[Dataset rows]
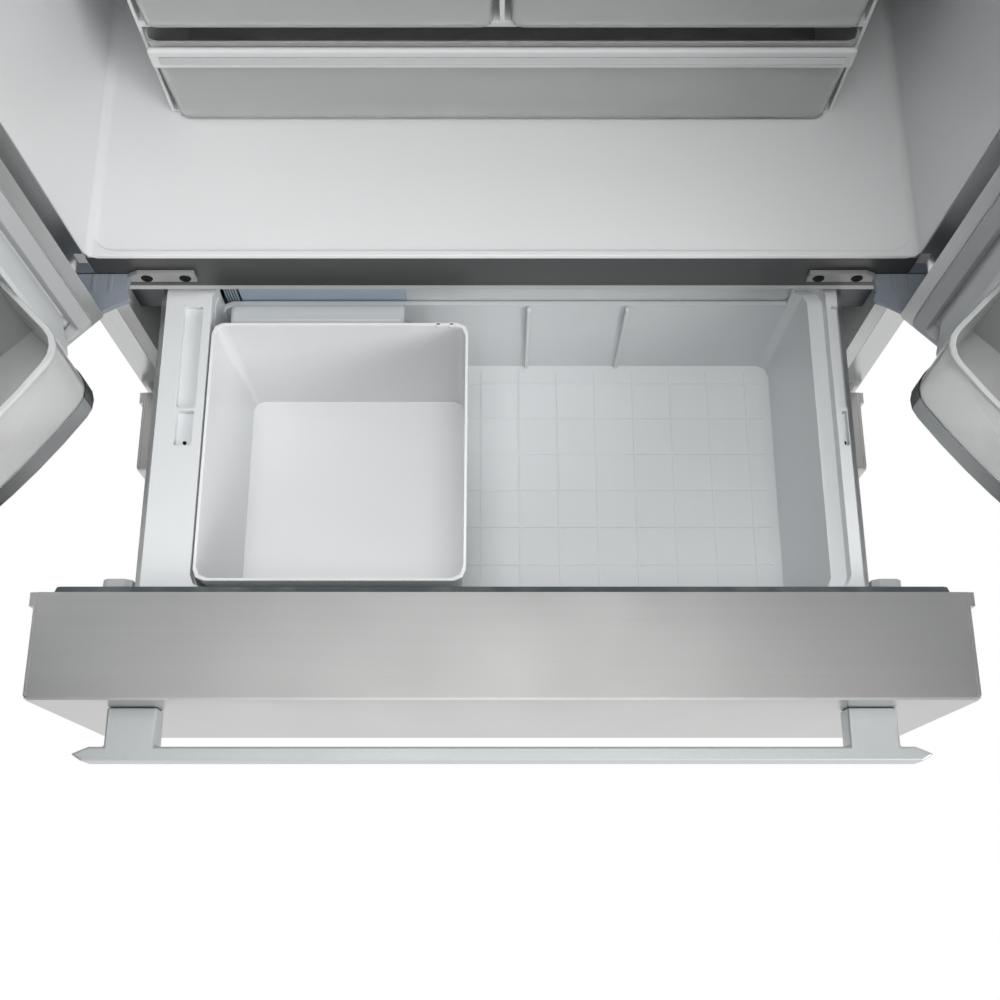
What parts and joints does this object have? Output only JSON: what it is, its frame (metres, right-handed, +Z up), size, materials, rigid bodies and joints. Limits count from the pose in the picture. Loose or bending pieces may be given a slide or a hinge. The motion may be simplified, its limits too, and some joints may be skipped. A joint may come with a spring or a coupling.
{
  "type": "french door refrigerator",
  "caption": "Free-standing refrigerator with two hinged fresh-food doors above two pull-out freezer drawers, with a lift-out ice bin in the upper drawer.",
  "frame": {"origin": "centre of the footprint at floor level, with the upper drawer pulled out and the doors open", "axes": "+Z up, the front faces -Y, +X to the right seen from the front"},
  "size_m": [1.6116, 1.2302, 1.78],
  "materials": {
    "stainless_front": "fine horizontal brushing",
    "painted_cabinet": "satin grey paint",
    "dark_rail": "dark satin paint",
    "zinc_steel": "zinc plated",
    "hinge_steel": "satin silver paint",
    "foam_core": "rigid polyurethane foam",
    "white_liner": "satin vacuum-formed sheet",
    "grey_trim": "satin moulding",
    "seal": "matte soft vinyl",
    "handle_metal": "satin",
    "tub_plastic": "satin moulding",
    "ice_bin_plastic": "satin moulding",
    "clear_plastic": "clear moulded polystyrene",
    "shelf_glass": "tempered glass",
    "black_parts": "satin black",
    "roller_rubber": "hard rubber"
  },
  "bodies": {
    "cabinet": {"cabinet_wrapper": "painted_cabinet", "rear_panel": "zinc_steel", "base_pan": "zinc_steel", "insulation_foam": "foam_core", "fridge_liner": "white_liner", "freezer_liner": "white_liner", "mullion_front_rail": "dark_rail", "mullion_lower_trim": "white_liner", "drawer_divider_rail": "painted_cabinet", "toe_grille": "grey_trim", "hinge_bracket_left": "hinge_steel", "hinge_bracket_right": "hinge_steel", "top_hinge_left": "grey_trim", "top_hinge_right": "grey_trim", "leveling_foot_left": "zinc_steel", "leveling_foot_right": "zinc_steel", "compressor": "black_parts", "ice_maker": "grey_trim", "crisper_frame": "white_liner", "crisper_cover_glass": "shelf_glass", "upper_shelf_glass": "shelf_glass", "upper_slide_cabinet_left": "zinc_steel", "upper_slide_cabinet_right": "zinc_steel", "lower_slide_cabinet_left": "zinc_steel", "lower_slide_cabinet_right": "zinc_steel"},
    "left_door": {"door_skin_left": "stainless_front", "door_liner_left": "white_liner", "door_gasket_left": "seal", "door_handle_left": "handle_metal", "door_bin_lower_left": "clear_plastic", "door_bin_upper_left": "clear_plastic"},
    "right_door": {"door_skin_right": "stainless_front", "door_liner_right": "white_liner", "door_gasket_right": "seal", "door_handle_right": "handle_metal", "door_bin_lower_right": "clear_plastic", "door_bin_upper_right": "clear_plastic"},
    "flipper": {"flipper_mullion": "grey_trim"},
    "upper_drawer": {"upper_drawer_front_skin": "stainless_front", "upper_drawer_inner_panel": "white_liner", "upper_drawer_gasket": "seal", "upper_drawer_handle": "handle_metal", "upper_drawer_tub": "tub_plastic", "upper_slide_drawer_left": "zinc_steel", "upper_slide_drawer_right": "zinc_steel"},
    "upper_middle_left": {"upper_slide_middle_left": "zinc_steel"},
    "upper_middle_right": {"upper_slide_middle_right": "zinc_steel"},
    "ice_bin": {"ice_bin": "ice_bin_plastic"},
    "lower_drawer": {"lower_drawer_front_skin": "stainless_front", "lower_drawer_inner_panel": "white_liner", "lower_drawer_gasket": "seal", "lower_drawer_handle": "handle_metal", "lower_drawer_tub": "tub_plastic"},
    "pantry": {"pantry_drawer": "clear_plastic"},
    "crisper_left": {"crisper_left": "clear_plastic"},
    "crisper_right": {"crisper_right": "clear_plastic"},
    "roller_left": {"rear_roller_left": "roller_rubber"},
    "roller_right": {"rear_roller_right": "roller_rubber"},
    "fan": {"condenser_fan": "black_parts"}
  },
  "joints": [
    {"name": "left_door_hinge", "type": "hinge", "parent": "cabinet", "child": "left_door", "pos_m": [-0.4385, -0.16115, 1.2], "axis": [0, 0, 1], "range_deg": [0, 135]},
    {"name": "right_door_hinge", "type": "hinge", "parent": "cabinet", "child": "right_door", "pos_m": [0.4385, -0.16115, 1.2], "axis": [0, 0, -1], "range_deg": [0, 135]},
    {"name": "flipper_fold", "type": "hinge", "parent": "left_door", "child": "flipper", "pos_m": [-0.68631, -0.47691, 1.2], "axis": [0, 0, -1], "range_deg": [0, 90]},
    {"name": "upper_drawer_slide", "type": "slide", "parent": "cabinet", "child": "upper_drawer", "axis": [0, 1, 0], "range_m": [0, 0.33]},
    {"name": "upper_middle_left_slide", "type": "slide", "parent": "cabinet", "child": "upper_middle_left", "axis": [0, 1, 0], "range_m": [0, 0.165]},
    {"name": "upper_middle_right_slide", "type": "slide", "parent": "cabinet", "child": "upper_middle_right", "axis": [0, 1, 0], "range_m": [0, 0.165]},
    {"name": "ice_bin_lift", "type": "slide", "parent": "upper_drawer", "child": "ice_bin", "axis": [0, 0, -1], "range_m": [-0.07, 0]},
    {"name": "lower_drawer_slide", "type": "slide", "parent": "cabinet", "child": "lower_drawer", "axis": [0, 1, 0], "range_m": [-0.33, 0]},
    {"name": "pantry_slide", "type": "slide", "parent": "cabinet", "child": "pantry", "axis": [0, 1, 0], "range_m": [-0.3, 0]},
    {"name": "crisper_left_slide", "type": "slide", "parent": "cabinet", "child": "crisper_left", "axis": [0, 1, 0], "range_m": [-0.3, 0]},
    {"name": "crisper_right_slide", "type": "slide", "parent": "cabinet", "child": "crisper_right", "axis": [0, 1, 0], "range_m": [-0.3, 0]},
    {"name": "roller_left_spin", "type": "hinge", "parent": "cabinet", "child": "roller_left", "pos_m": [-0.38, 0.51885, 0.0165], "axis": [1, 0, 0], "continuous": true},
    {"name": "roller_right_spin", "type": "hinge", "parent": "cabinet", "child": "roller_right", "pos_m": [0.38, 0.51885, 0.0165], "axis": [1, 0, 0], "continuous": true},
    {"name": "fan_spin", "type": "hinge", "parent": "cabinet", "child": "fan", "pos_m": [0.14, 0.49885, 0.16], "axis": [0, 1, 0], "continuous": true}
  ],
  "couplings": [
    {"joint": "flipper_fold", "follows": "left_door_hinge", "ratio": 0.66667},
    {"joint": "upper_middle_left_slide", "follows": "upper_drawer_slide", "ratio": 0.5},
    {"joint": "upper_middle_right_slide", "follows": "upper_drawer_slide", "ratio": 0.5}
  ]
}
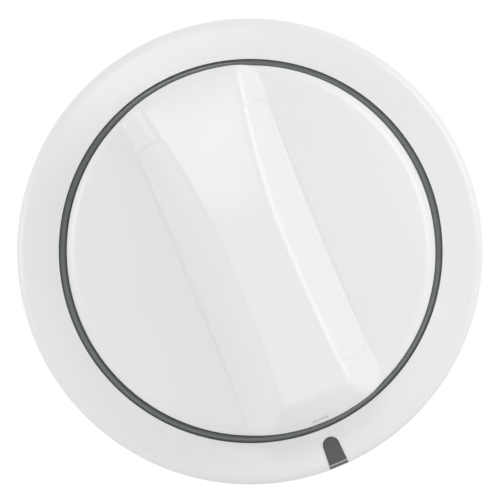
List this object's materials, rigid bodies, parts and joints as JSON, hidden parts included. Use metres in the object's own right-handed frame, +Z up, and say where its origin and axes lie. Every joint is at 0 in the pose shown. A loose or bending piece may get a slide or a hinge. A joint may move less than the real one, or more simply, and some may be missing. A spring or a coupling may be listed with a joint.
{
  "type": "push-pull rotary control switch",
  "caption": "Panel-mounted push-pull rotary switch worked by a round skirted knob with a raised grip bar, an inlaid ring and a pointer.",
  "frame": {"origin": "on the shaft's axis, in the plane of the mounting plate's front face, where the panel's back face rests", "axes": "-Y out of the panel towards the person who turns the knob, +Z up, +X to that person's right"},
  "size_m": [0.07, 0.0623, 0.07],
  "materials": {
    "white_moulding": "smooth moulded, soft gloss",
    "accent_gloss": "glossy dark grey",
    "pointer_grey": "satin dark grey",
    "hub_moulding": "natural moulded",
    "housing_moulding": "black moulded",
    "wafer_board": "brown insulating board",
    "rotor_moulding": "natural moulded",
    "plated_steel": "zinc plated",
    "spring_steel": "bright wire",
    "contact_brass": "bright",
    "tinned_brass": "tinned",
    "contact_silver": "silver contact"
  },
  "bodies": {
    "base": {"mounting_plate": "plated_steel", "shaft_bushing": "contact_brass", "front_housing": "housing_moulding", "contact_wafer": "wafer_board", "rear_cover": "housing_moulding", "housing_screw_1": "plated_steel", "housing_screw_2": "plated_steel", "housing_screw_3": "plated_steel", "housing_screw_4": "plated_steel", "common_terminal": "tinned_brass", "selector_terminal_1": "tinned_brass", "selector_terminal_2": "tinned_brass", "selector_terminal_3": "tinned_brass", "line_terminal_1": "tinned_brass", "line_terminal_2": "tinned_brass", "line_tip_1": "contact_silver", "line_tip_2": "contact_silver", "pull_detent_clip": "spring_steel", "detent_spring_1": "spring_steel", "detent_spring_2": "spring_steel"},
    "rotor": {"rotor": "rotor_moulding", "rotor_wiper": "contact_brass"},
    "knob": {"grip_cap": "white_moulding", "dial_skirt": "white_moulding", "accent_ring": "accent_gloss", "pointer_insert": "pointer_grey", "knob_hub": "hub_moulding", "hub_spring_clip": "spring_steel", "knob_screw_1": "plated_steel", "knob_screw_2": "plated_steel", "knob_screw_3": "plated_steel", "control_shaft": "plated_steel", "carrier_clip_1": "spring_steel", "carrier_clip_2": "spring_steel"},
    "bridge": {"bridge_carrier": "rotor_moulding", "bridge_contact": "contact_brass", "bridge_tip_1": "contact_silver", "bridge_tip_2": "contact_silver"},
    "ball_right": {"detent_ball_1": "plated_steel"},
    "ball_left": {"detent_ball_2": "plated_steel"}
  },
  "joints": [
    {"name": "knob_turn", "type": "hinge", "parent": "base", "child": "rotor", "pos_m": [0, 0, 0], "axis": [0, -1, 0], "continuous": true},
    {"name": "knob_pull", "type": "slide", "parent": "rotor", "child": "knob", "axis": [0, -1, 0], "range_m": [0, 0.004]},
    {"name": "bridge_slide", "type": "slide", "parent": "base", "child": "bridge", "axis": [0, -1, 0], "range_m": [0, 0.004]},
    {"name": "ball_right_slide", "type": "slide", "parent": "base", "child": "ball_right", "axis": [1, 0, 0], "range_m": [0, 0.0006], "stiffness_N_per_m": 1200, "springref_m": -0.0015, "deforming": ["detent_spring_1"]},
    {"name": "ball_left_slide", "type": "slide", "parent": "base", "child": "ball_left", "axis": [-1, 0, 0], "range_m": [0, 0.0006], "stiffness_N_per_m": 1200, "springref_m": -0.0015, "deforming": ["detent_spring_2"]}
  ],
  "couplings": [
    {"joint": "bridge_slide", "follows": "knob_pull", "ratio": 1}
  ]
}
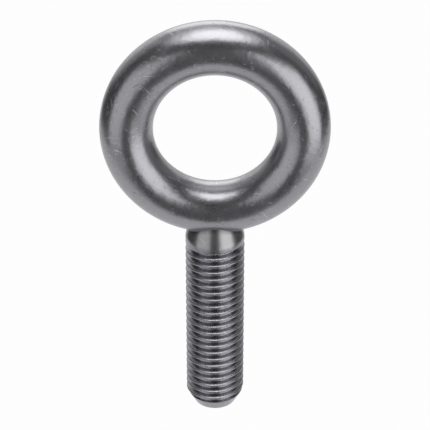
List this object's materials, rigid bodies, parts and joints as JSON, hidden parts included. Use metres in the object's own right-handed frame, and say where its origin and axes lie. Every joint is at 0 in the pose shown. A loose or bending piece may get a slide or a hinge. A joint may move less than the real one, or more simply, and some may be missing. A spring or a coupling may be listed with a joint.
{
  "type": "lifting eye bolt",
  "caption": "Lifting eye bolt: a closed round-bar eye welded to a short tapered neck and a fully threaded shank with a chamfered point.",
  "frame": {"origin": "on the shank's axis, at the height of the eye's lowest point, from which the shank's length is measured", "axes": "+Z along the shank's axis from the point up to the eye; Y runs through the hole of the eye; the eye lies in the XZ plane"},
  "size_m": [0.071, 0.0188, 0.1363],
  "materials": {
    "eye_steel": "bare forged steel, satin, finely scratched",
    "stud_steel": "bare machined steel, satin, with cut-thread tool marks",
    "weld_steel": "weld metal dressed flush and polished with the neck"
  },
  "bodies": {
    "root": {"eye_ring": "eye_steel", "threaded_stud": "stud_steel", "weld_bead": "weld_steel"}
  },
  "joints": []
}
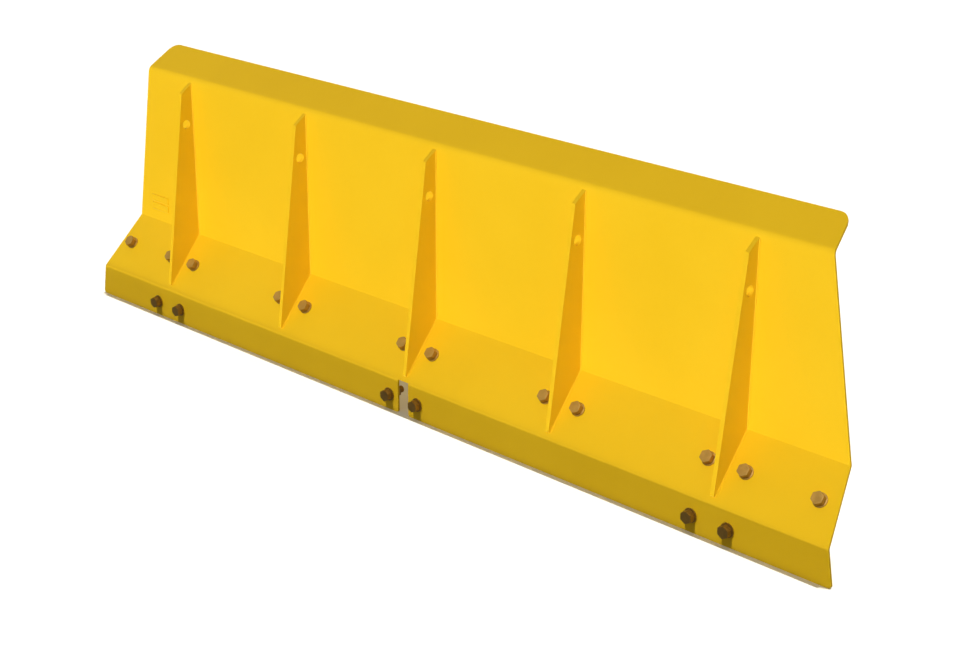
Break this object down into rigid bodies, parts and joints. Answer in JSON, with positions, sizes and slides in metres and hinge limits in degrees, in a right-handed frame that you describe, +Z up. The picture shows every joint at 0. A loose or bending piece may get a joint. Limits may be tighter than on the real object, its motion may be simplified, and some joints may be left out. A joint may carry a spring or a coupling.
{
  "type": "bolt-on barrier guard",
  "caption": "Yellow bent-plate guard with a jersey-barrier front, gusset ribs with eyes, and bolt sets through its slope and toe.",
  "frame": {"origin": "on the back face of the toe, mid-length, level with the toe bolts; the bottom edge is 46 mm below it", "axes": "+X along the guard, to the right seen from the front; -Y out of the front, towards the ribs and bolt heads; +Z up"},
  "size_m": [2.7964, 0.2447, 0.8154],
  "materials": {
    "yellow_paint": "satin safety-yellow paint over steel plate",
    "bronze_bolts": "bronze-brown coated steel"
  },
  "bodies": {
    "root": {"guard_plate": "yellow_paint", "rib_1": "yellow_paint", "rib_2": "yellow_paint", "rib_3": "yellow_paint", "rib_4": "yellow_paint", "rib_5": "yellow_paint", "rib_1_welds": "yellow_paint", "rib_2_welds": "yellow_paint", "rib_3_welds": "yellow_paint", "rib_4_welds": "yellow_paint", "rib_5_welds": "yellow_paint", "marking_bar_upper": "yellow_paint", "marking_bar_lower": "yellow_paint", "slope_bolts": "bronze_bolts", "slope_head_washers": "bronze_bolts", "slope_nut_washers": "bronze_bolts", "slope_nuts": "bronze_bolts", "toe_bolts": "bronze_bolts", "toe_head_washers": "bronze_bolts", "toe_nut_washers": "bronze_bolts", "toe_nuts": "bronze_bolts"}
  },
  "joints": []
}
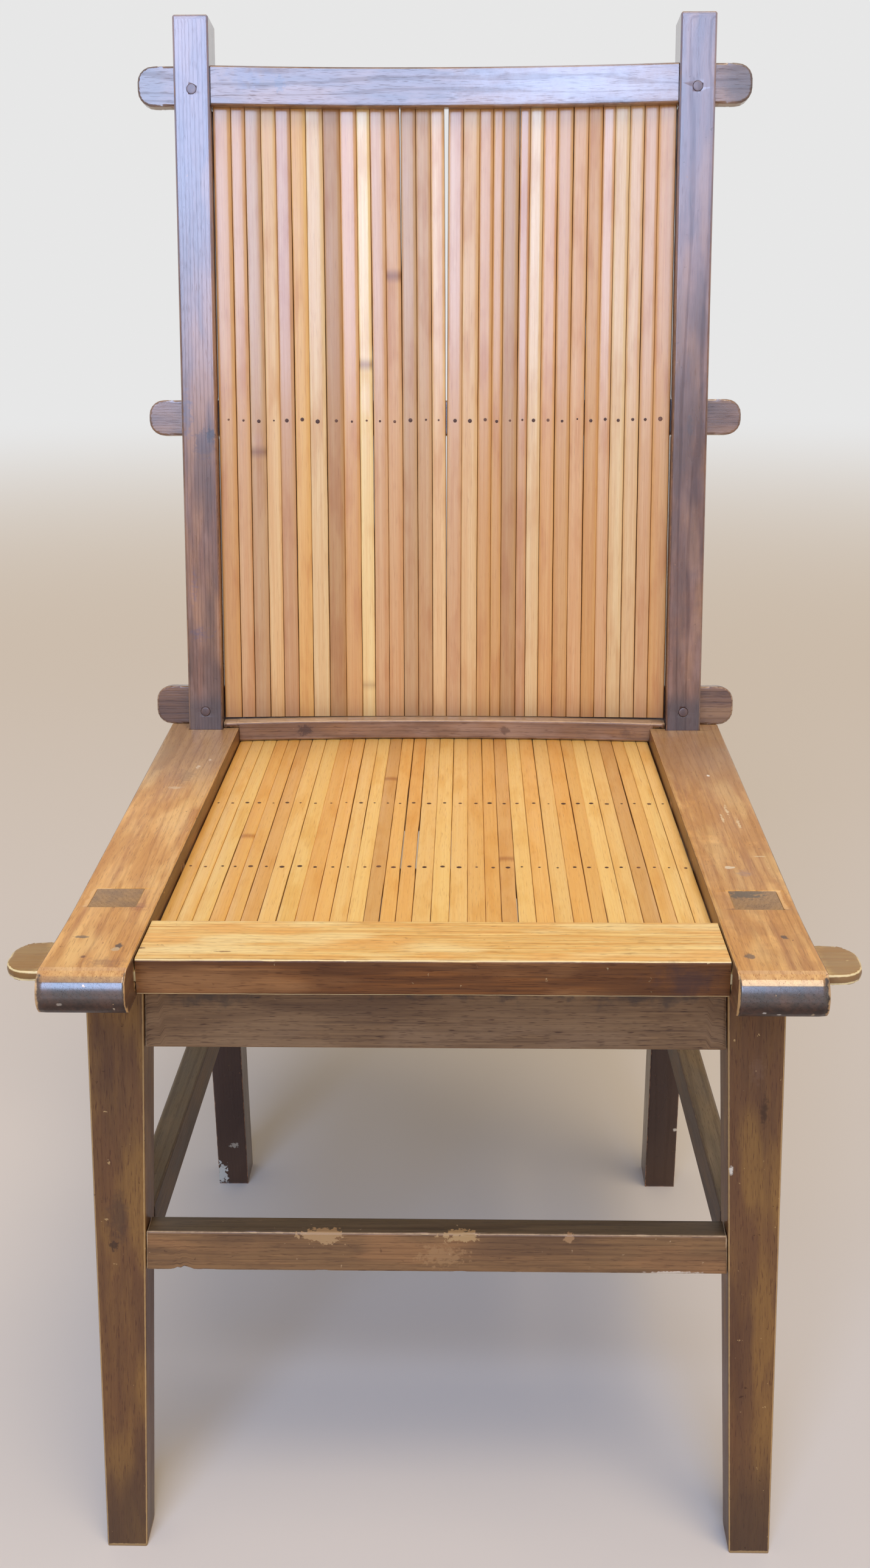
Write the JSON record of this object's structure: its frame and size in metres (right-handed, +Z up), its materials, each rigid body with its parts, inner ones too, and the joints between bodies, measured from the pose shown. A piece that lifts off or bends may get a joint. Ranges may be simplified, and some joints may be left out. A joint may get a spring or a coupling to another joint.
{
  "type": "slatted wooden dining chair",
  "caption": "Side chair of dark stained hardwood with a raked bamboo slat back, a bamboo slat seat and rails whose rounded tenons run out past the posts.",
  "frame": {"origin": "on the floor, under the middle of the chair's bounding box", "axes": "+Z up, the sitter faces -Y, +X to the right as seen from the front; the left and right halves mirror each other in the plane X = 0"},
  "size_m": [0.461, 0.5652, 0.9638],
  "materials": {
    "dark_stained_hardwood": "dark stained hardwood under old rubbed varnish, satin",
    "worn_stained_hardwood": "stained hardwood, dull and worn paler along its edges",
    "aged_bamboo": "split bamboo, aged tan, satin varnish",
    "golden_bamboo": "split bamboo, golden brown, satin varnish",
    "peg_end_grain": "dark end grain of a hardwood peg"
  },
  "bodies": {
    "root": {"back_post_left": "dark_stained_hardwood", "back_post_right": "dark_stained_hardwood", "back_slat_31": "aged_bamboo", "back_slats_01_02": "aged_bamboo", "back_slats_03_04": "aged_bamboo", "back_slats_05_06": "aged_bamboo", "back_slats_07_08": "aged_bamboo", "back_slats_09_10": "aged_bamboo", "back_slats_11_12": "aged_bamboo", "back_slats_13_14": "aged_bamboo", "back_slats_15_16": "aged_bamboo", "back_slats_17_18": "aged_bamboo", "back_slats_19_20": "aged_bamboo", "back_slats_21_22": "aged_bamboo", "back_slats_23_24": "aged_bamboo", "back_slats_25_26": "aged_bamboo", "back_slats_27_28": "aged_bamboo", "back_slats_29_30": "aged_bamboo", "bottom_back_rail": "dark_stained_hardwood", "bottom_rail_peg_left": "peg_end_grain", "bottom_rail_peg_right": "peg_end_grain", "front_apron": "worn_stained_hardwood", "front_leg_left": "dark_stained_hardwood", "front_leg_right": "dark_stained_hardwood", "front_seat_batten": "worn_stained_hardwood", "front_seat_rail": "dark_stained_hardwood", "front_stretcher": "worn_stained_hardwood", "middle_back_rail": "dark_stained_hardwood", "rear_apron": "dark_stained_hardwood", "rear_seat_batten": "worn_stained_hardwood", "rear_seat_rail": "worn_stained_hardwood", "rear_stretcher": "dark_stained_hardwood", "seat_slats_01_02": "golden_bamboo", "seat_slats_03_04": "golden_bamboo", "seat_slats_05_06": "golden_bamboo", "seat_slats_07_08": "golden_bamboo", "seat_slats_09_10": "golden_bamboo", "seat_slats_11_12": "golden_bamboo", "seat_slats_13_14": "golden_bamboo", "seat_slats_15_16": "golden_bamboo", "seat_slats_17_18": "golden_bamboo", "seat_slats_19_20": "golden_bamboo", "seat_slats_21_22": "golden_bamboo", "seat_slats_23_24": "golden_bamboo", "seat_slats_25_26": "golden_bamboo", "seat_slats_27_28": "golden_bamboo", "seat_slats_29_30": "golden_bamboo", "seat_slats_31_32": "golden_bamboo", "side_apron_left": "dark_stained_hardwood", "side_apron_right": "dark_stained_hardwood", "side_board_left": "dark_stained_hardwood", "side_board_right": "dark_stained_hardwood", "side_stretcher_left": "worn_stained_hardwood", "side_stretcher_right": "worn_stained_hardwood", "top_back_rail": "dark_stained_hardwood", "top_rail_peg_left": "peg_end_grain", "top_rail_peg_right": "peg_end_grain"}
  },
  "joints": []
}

> [Challenge]:
Determine the number of lines in the records that include the string "shown", and respond with that number only.

> [Task response]:
3